_REQUEST_.
Repeat verbatim only the lines from the opening of the material below through the one that contains "thin potato slice".

======== RAW DATA ========

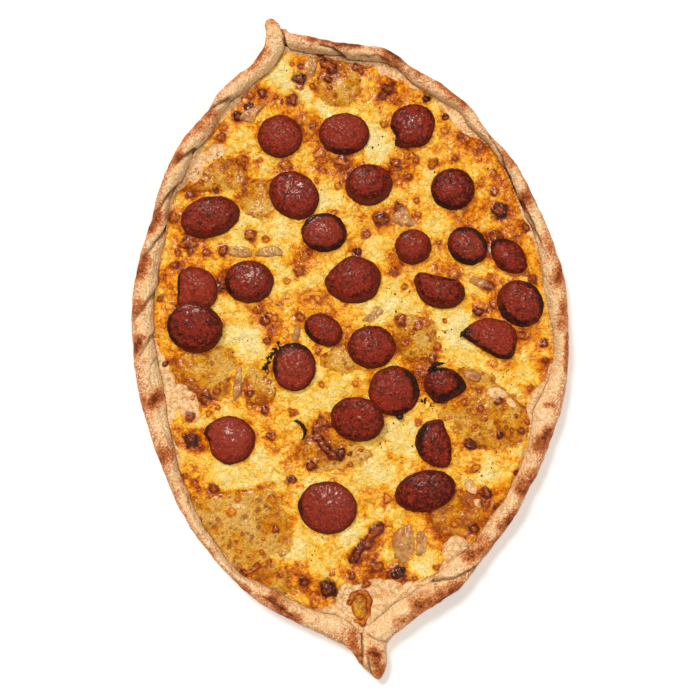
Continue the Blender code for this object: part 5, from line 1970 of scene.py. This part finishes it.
    def swirl(self, plan: np.ndarray) -> np.ndarray:
        """Return the grain of the cut: noise drawn out round the middle of the slice.

        Args:
            plan: points in plan about the centre.

        Returns:
            The grain at each point.
        """
        radius = np.linalg.norm(plan, axis=-1)
        angle = np.arctan2(plan[..., 1], plan[..., 0])
        reach = 1.0 + radius * 0.16
        level = radius / 1.5 + self.number * 9.0
        bent = np.stack([reach * np.cos(angle), reach * np.sin(angle), level], axis=-1)
        return noise(bent, 1.0, 8.0) * (1.0 if self.number in SWIRLED else 0.45)

    def lift(self, plan: np.ndarray, height: np.ndarray | float) -> np.ndarray:
        """Return points of the slice at a height over its leaning underside."""
        return np.column_stack([plan + self.centre, self.underside(plan) + height])


@dataclass
class PotatoSlice(Topping):
    """One thin potato slice that the cheese has run over at its edge."""

    around: int = 128
    food: str = "potato"
    form: str = "slice"
    kind: Kind = Kind.POTATO
    steps: int = 44

    def build(self, finish: bpy.types.Material, browning: Browning) -> bpy.types.Object:
        """Build the slice: rings from its underside, round its edge and over its domed top.

        Args:
            finish: the material the piece wears.
            browning: how the top around it has browned.

        Returns:
            The slice's object.
        """
        low, high = self.heights()
        outline = self.outline()
        foot = ((0.5, low), (0.97, low), (1.0, low + 0.5), (1.0, high - 0.7))
        rings = [flat_ring(outline * share, height) for share, height in foot]
        dome = 0.015 * np.linalg.norm(outline, axis=1).mean()
        for share in np.linspace(0.99, 0.02, self.steps):
            height = high + dome * (1.0 - share**2) - 0.5 * ease(np.array(share), 0.85, 1.0)
            rings.append(flat_ring(outline * share, float(height)))
        stack = np.stack(rings) + np.append(self.centre, 0.0)
        fields, raised = browning.fields(stack * np.array([1.0, 1.0, 0.0]))
        upper = ease(stack[..., 2], high - 0.6, high - 0.2)
        relief = 0.22 * fractal(stack, 7.0, 3, 3.0) + 0.16 * noise(stack, 1.7, 5.0)
        stack[..., 2] += (relief + raised) * upper
        surface = Surface.from_rings(stack, np.append(self.centre, low), stack[-1].mean(axis=0))
        fields["film"] = np.minimum(fields["film"] + 0.25, 1.0)
        surface.fields = {
            name: np.concatenate([[values[0, 0]], values.ravel(), [values[-1, 0]]])
            for name, values in fields.items()
        }
        return self.lay(surface, finish)


@dataclass
class OnionStrip(Topping):
    """One cooked onion strip: a thin, curled, wet layer lying on the cheese."""

    around: int = 90
    food: str = "onion"
    form: str = "strip"
    kind: Kind = Kind.ONION
    steps: int = 20

    def build(self, finish: bpy.types.Material, browning: Browning) -> bpy.types.Object:
        """Build the strip: rings from its underside round its thin edge to its ribbed top.

        Args:
            finish: the material the piece wears.
            browning: how the top around it has browned.

        Returns:
            The strip's object.
        """
        low, high = self.heights()
        outline = self.outline()
        uneven = fractal(flat_ring(outline, self.number * 4.0), 3.0, 2, 2.0)
        outline = outline * (1.08 + 0.16 * uneven)[:, None]
        rings, edges = [], []
        for share, height in ((0.5, low - 1.0), (0.95, low - 1.0), (1.0, low - 0.4)):
            rings.append(flat_ring(outline * share, height))
            edges.append(np.ones(self.around))
        for share in np.linspace(0.97, 0.04, self.steps):
            rings.append(flat_ring(outline * share, high - 1.3 * share**5))
            edges.append(np.full(self.around, share))
        stack = np.stack(rings) + np.append(self.centre, 0.0)
        bent = stack + 1.2 * noise(stack, 5.0, 9.0)[..., None]
        ribs = np.sin(turned(bent[..., :2], self.number * 37.0)[..., 0] * 1.6)
        upper = ease(stack[..., 2], low - 0.5, high)
        stack[..., 2] += (0.05 * ribs + 0.45 * noise(stack, 4.0, 5.0) + 0.15 * noise(stack, 1.5, 6.0)) * upper
        surface = Surface.from_rings(stack, np.append(self.centre, low - 1.0), stack[-1].mean(axis=0))
        surface.fields, _ = browning.fields(surface.points)
        surface.fields["edge"] = np.concatenate([[1.0], np.concatenate(edges) ** 3, [0.0]])
        surface.fields["rib"] = np.concatenate([[0.0], ribs.ravel(), [ribs[-1, 0]]])
        return self.lay(surface, finish)


@dataclass
class Pebbles:
    """Loose bits of one kind lying on the filling, as one mesh: pepper, char or herbs."""

    name: str
    clusters: tuple
    smallest: float
    largest: float
    flatness: float
    seed: int

    def build(self, finish: bpy.types.Material, kind: Kind, filling: Filling) -> bpy.types.Object:
        """Build every bit as a small squashed ball with a ragged radius.

        The bits of a cluster lie round its centre with a normal spread; each is a ball of
        three rings of six points whose radius varies from point to point.

        Args:
            finish: the material the piece wears.
            kind: the kind of piece, handed on to place_piece.
            filling: the finished cheese, for the height the bits lie at.

        Returns:
            The object of all bits.
        """
        rng = np.random.default_rng(self.seed)
        groups = [rng.normal((x, y), spread, size=(count, 2)) for x, y, spread, count in self.clusters]
        places = np.vstack(groups)
        height = filling.height_at(places)
        size = rng.uniform(self.smallest, self.largest, len(places)) / 2
        turn = np.arange(6) * math.tau / 6
        tilt = np.radians([-45.0, 0.0, 45.0])
        ball = np.stack(
            [
                np.cos(tilt)[:, None] * np.cos(turn)[None],
                np.cos(tilt)[:, None] * np.sin(turn)[None],
                np.broadcast_to(np.sin(tilt)[:, None], (3, 6)),
            ],
            axis=-1,
        )
        parts = []
        for place, level, radius in zip(places, height, size):
            stretch = np.array([1.0, rng.uniform(0.5, 1.0), self.flatness]) * radius
            ragged = ball * rng.uniform(0.7, 1.15, (3, 6, 1)) * stretch
            ragged[..., :2] = turned(ragged[..., :2], rng.uniform(0.0, 360.0))
            centre = np.array([*place, level + radius * self.flatness * 0.4])
            pole = np.array([0.0, 0.0, radius * self.flatness])
            parts.append(Surface.from_rings(ragged + centre, centre - pole, centre + pole))
        return place_piece(Surface.joined(parts).make(self.name), finish, kind)


@dataclass
class CharredStrip:
    """A burnt curl or a charred edge: a ragged tube along a path."""

    name: str
    path: tuple
    width: float

    def build(self, finish: bpy.types.Material, kind: Kind) -> bpy.types.Object:
        """Build the tube: rings of twelve points square to the path, tapering to both ends.

        Args:
            finish: the material the piece wears.
            kind: the kind of piece, handed on to place_piece.

        Returns:
            The strip's object.
        """
        line = open_curve(self.path, 40)
        along = np.gradient(line, axis=0)
        along /= np.linalg.norm(along, axis=1, keepdims=True)
        side = np.cross(along, (0.0, 0.0, 1.0))
        side /= np.linalg.norm(side, axis=1, keepdims=True)
        over = np.cross(side, along)
        share = np.linspace(0.0, 1.0, len(line))
        radius = self.width / 2 * np.clip(np.sin(math.pi * np.clip(share, 0.04, 0.96)), 0.0, 1.0) ** 0.5
        turn = np.arange(12) * math.tau / 12
        rings = (
            line[:, None]
            + side[:, None] * (radius[:, None] * np.cos(turn)[None])[..., None]
            + over[:, None] * (radius[:, None] * np.sin(turn)[None])[..., None]
        )
        middle = line[:, None]
        rings = middle + (rings - middle) * (1.0 + 0.5 * noise(rings, 0.9, 3.0))[..., None]
        surface = Surface.from_rings(rings, line[0], line[-1])
        return place_piece(surface.make(self.name), finish, kind)


# --- scene ------------------------------------------------------------------------------
@dataclass
class Studio:
    """A pale floor, soft light and a camera straight over the bread."""

    width: float = 350.0
    lens: float = 70.0
    plane: float = 5.0
    surround: float = 0.22
    backdrop: float = 0.95

    def floor(self) -> None:
        """Lay the floor, a pale plane under the bread."""
        bpy.ops.mesh.primitive_plane_add(size=6.0, location=(0.0, 0.0, 0.0))
        floor = bpy.context.object
        floor.name = "floor"
        board = Board("pale_floor", Roughness=0.9, Specular_IOR_Level=0.1)
        tone = board.grain(60.0, 2.0)
        board.set(Base_Color=board.mix(tone, (0.93, 0.93, 0.93, 1.0), (0.96, 0.96, 0.96, 1.0)))
        floor.data.materials.append(board.material)

    def lamp(self, name: str, toward: tuple, spread: float, power: float, warmth: float = 0.0) -> None:
        """Add a lamp so far away that its light is even.

        Args:
            name: the lamp's name.
            toward: direction from the bread to the lamp.
            spread: how wide the lamp looks, in degrees.
            power: strength.
            warmth: how far its colour leans to amber, 0 to 1.
        """
        light = bpy.data.lights.new(name, "SUN")
        light.angle = math.radians(spread)
        light.energy = power
        light.color = (1.0, 1.0 - 0.35 * warmth, 1.0 - 0.80 * warmth)
        lamp = bpy.data.objects.new(name, light)
        x, y, z = toward
        lamp.location = toward
        tilt = math.acos(z / math.sqrt(x * x + y * y + z * z))
        lamp.rotation_euler = (tilt, 0.0, math.atan2(y, x) + math.pi / 2)
        bpy.context.scene.collection.objects.link(lamp)

    def light(self) -> None:
        """Light the bread softly from the upper left, with an even surround, pale to the eye."""
        world = bpy.data.worlds.new("surround")
        world.use_nodes = True
        tree = world.node_tree
        shader = tree.nodes["Background"]
        shader.inputs["Color"].default_value = (1.0, 1.0, 1.0, 1.0)
        strength = tree.nodes.new("ShaderNodeMath")
        strength.operation = "MULTIPLY_ADD"
        strength.inputs[1].default_value = self.backdrop - self.surround
        strength.inputs[2].default_value = self.surround
        tree.links.new(tree.nodes.new("ShaderNodeLightPath").outputs["Is Camera Ray"], strength.inputs[0])
        tree.links.new(strength.outputs["Value"], shader.inputs["Strength"])
        bpy.context.scene.world = world
        self.lamp("key", (-0.45, 0.75, 1.0), 16.0, 2.0)
        self.lamp("top", (-0.06, 0.17, 1.0), 10.0, 1.15, 0.3)
        self.lamp("fill", (0.6, -0.4, 1.1), 60.0, 0.7)

    def camera(self) -> None:
        """Look straight down, the given width filling the picture at the rim's height."""
        data = bpy.data.cameras.new("camera")
        data.lens = self.lens
        camera = bpy.data.objects.new("camera", data)
        half = data.sensor_width / 2 / self.lens
        camera.location = (0.0, 0.0, (self.plane + self.width / 2 / half) * METRES)
        data.clip_start = 0.01
        bpy.context.scene.collection.objects.link(camera)
        bpy.context.scene.camera = camera
        bpy.context.scene.view_settings.view_transform = "Standard"


def main() -> None:
    """Build the pide and its studio."""
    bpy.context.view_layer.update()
    studio = Studio()
    studio.camera()
    studio.light()
    studio.floor()
    crust = Crust()
    crust.build(CrustFinish().make())
    slices = [SausageSlice(number, entry) for number, entry in enumerate(SAUSAGE_SLICES, start=1)]
    potatoes = [PotatoSlice(number, entry) for number, entry in enumerate(POTATO_SLICES, start=1)]
    browning = Browning([each.seat() for each in potatoes], [each.seat() for each in slices])
    filling = Filling(crust, browning)
    filling.build(FillingFinish("browned_cheese").make())
    meat = SausageFinish().make()
    for each in slices:
        each.build(meat)
    tuber = FillingFinish("roast_potato").make()
    for each in potatoes:
        each.build(tuber, browning)
    bulb = OnionFinish().make()
    for number, entry in enumerate(ONION_STRIPS, start=1):
        OnionStrip(number, entry).build(bulb, browning)
    pepper = FleckFinish("black_pepper", display(20, 14, 10), display(58, 40, 26)).make()
    herb = FleckFinish("dried_herb", display(52, 44, 12), display(96, 78, 24)).make()
    soot = FleckFinish("burnt_edge", display(16, 10, 8), display(62, 34, 22), 0.4).make()
    Pebbles("pepper_specks", PEPPER_CLUSTERS, 0.45, 1.0, 0.6, 5).build(pepper, Kind.CHEESE, filling)
    Pebbles("herb_flecks", HERB_CLUSTERS, 0.7, 1.6, 0.25, 6).build(herb, Kind.CHEESE, filling)
    Pebbles("char_crumbs", CRUMB_CLUSTERS, 0.9, 2.3, 0.6, 8).build(soot, Kind.SAUSAGE, filling)
    for name, path, width in CHARRED_STRIPS:
        CharredStrip(name, path, width).build(soot, Kind.SAUSAGE)


if __name__ == "__main__":
    logging.basicConfig(level=logging.INFO)
    main()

========

_TASK SOLUTION_.
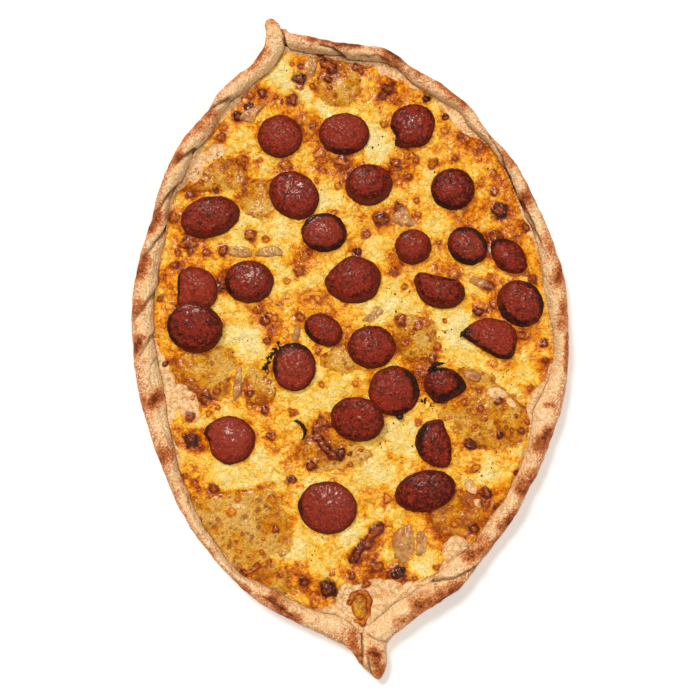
Continue the Blender code for this object: part 5, from line 1970 of scene.py. This part finishes it.
    def swirl(self, plan: np.ndarray) -> np.ndarray:
        """Return the grain of the cut: noise drawn out round the middle of the slice.

        Args:
            plan: points in plan about the centre.

        Returns:
            The grain at each point.
        """
        radius = np.linalg.norm(plan, axis=-1)
        angle = np.arctan2(plan[..., 1], plan[..., 0])
        reach = 1.0 + radius * 0.16
        level = radius / 1.5 + self.number * 9.0
        bent = np.stack([reach * np.cos(angle), reach * np.sin(angle), level], axis=-1)
        return noise(bent, 1.0, 8.0) * (1.0 if self.number in SWIRLED else 0.45)

    def lift(self, plan: np.ndarray, height: np.ndarray | float) -> np.ndarray:
        """Return points of the slice at a height over its leaning underside."""
        return np.column_stack([plan + self.centre, self.underside(plan) + height])


@dataclass
class PotatoSlice(Topping):
    """One thin potato slice that the cheese has run over at its edge."""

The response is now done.